ACT MP Dr Muriel Newman’s “Shared Parenting Bill”, introduced to parliament in March this year, has been the subject of a number of articles in the news.

Sometimes these articles have focussed on the personal histories of abusive fathers and the benefits of preventing access by them to their children. Other themes cover the potential use of the Bill for ‘deadbeat parents’ (yes, they do come in both sexes) to avoid paying Child Support.

However, existing legislation covers such cases and in my opinion its effectiveness is in no way compromised by Newman’s bill.

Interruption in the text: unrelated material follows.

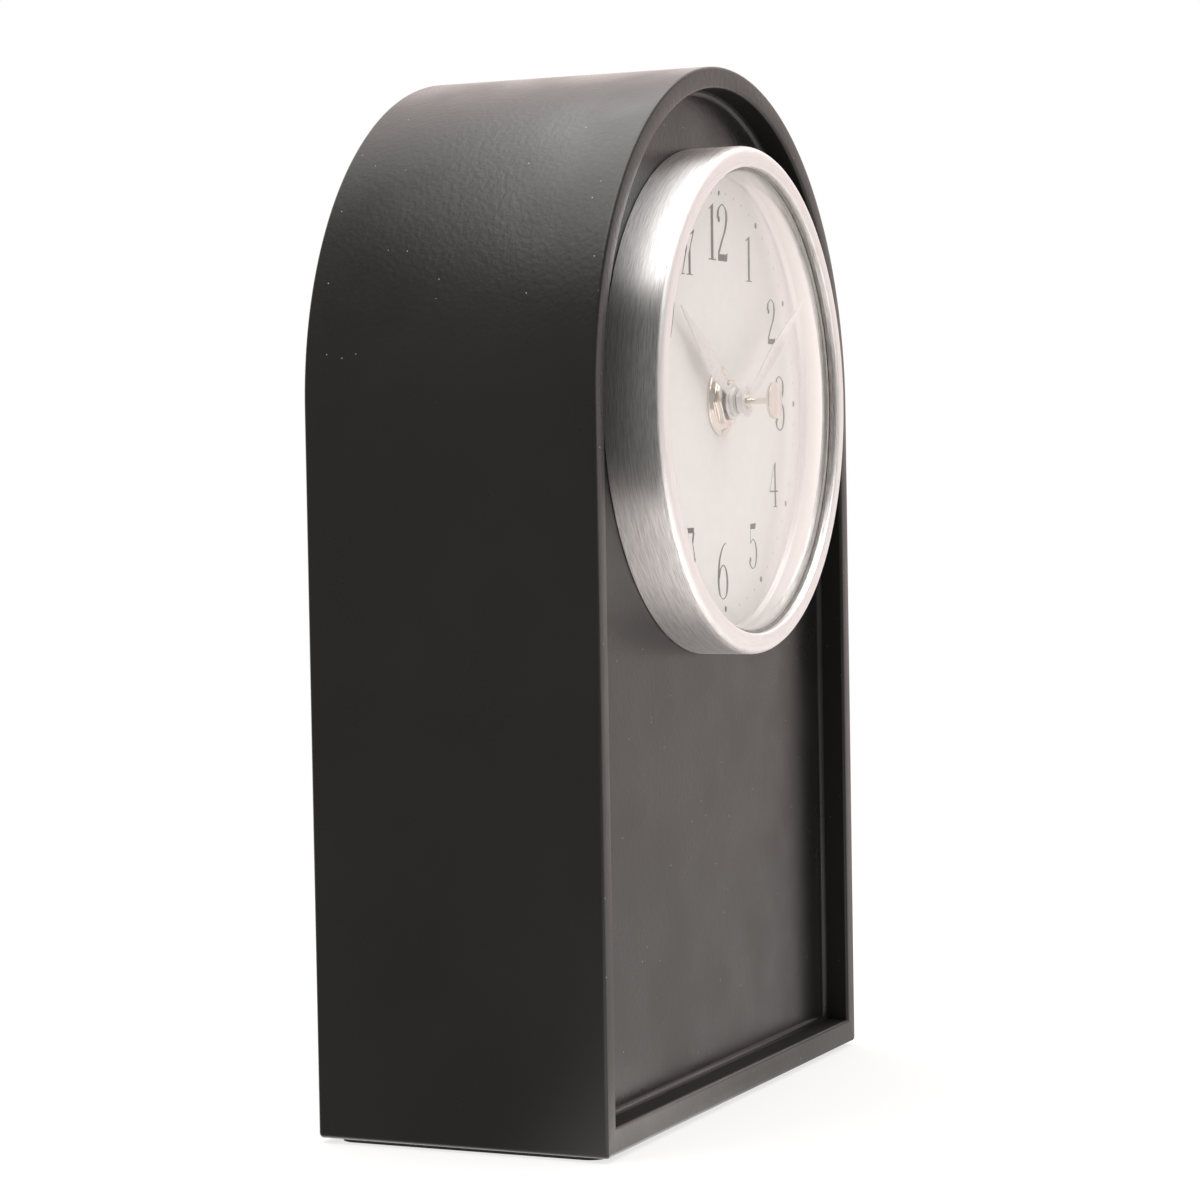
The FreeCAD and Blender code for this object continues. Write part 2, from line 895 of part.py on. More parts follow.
def seconds_cap():
    """Round cap that closes the seconds arbor, with a short stem pressed over it."""
    stem_end = cap_back + dim.cap_stem_length
    bore = dim.arbor_radius + dim.collet_gap
    turned("seconds_cap", [
        (0, cap_back - dim.cap_thick),
        (dim.cap_radius, cap_back - dim.cap_thick),
        (dim.cap_radius, cap_back),
        (dim.cap_stem_radius, cap_back),
        (dim.cap_stem_radius, stem_end),
        (bore, stem_end),
        (bore, cap_back),
        (0, cap_back),
    ])


# Toothed pieces

def gear(body, teeth, module, style, front, back, name, inner_shapes=()):
    """A disc to the roots, one straight-sided tooth on it, and the rest by pattern."""
    root_radius = module * (teeth / 2 - getattr(dim, style + "_root_share"))
    tip_radius = module * (teeth / 2 + getattr(dim, style + "_tip_share"))
    pad(body, [circle((0, 0), root_radius)] + list(inner_shapes), back, front, name + "_disc")
    tip_half = getattr(dim, style + "_tip_width_share") * 90 / teeth
    root_half = getattr(dim, style + "_root_width_share") * 180 / teeth / 2
    foot_radius = root_radius - module * dim.tooth_foot_share
    tooth = pad(body, [path([
        polar(foot_radius, 90 + root_half),
        polar(foot_radius, 90 - root_half),
        polar(tip_radius, 90 - tip_half),
        polar(tip_radius, 90 + tip_half),
    ])], back, front, name + "_tooth")
    doc.recompute()
    pattern = body.newObject("PartDesign::PolarPattern", name + "_teeth")
    pattern.Originals = [tooth]
    pattern.Axis = (tooth.Profile[0], ["N_Axis"])
    pattern.Angle = 360
    pattern.Occurrences = int(round(teeth.value))
    pattern.setExpression("Occurrences", teeth.text)
    body.Tip = pattern
    return tip_radius


def bind_turn(body, angle):
    """Turns a body about the Y axis, clockwise seen from the front."""
    body.Placement.Rotation = FreeCAD.Rotation(FreeCAD.Vector(0, 1, 0), angle.value)
    body.setExpression("Placement.Rotation.Angle", angle.text)


def meshed(direction, driver_tooth, driver_teeth, driven_teeth):
    """Direction of a driven gear's tooth, so that it falls in the driver's gap."""
    turn = (direction - driver_tooth) * driver_teeth / 360
    return direction + 180 - (0.5 - turn) * 360 / driven_teeth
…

It doesn’t do more than asking Family Court judges to consider shared parenting as the highest priority for their decisions, without in any way reducing their discretionary powers. In other words it is the starting point; if parents are separating and there are no other issues then shared custody is created by default.

If there are other issues then one or both of them continues the legal process to some other arrangement. The bill also provides some redress from false accusations of sexual or physical abuse although the $1000 fine appears minimal for anyone convicted.

The Bill has been criticised as being ‘naive’. This seems to be based on its presumption that two parents might care enough about their children to actually behave like adults for their children’s benefit.

The most likely effect of the bill in the medium term is to create more steps in a mind-shift from the default maternal – custody/visiting father system to a more balanced approach based on each situation. It may also serve to prompt the parents to consider other possible options.

While this i occurring naturally as society evolves the process is likely to be accelerated somewhat.
A gradual move to a more equitable custody environment and the promotion of the children’s rights and needs to have access to both parents, where practicable, can only benefit all involved parties in the long term.